Retailers lose more each year from pilfering, shoplifting and even employee theft than from armed robberies. BEVAN FRANK investigates how retailers can address these security concerns and improve profitability

The good news is that there has been a 44% drop in armed robberies in SA shopping malls in April this year compared to last year. The bad news is that the average retailer stands to lose more through pilfering, shoplifting and employee theft than highly publicised robberies.

According to the 2008 and 2009 Global Retail Theft Barometer, retailers across the world lost $115bn (R870bn) to theft in 2009 — significantly up from the $105bn (R795bn) in 2008. Shoplifting increased from 41% to 43% of losses and employee theft decreased from 37% to 36%. Shoplifting is ranked as the most common cause of loss for retailers, with employee theft ranked second, followed by administration errors and supplier/vendor theft.

The South African retail industry loses approximately R2bn per annum to shrinkage, or theft through unknown incidents, says Michael Broughton, director of the Crime Prevention Programme of the Consumer Goods Council of South Africa (CGCSA), “In other words, the store management are not aware of the theft when it takes place, and as such, the proportions of theft by employees or customers are ‘unknown’ as well,” says Broughton. “However, according to our estimates, approximately 66% of losses can be attributed to employees of the stores, the logistics companies, the merchandising companies, and the manufacturers.”

The CGCSA Crime Prevention Programme works hand-in-hand with its members to reduce crime by gathering non-competitive data, and developing effective crime prevention strategies through communicating information, best practices and minimum standards in close liaison with the SAPS.

Broughton believes that to reduce pilferage requires “continuous reviews of processes, CCTV cameras, security procedures, training and development and motivation of staff.”

But, security solutions to combat theft need to be based on the client’s unique issues, cautions Antonio Smith, manager commercial systems at ADT Security.

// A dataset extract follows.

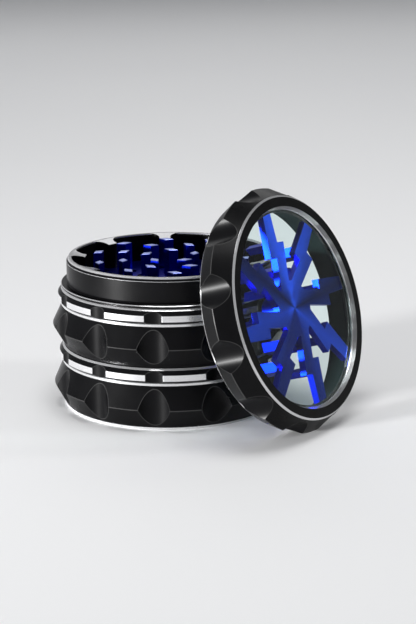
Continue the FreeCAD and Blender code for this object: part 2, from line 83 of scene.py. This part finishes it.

He believes that analysing statistics of past results will determine the way forward.

“Retailers should look at the losses from the previous year and target those areas of risk at store level proactively.”

Use technology

Technology is the key tool to minimise theft and reduce pilfering or shoplifting in retail stores, believes Smith. The implementation of EAS (electronic article surveillance) to reduce shoplifting, combined with a CCTV camera to stop employee theft, is a winning combination, he advises.

Smith maintains that the Sensormatic® anti-shoplifting EAS products and Sensormatic® Analytic solutions are the preferred choice of leading retailers around the world, and are used in 80% of the top 100 global retailers. Virtually any item in a store can be protected with these security tags or labels. High value items, such as clothing, can be protected with a prominent tag, while small pocketable items can be protected with an adhesive label.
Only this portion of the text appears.